I live, and she doesn’t. It’s a harsh and devastating reality I have to live with every day for the rest of my natural life. My grief has evolved over the four years since she passed away, as I’m sure she would have if she lived. And I’m sure it will continue to change as the years roll by. Yet the one thing that seems to recur at regular intervals for me recently is a wave of grief followed by a feeling of impulsivity to do something so uncharacteristic, so unlike my pre-Lissie self, something crazy or permanent.
Some are done in her memory, and others are just… done.
These impulsive responses had me worried at first – it is not like me to decide to get a tattoo at the drop of a hat. Or at least, not like my former self. Surely it is the stuff of a mid-life crisis, to embark on thrilling adventures and engage in risk-taking behavior?

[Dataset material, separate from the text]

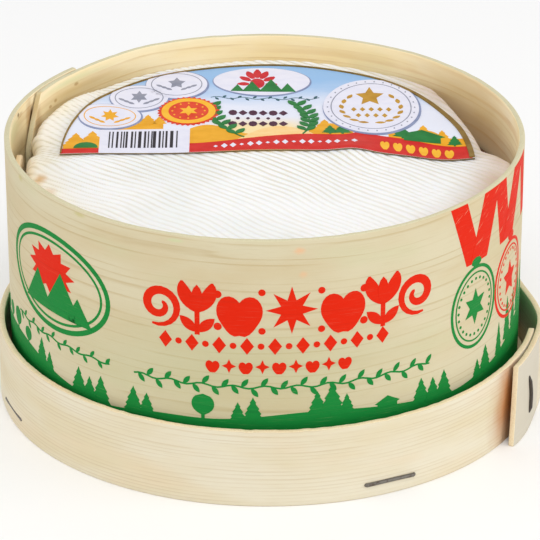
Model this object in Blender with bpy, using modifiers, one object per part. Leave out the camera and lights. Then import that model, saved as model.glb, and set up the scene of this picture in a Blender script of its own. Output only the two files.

The woman I was 5 years ago would never have danced in the rain, got a new piercing, a tattoo, or jumped on the bed like a four-year-old. And that’s just a few examples from this week! I’m pretty sure my minister is a bit concerned about me… okay, maybe a lot.
Apart from the fun of engaging in random, unusual and maybe even reckless behaviour, I feel it goes a bit deeper than that. Every time I come up from under a strong wave of grief and longing for my daughter, I want to feel more alive than ever as I fill my lungs with air. There is a sense of freedom, liberation, and release when we do those things we normally would never have done. It’s an incredible sensation to feel so much life when you’re face to face with death every day.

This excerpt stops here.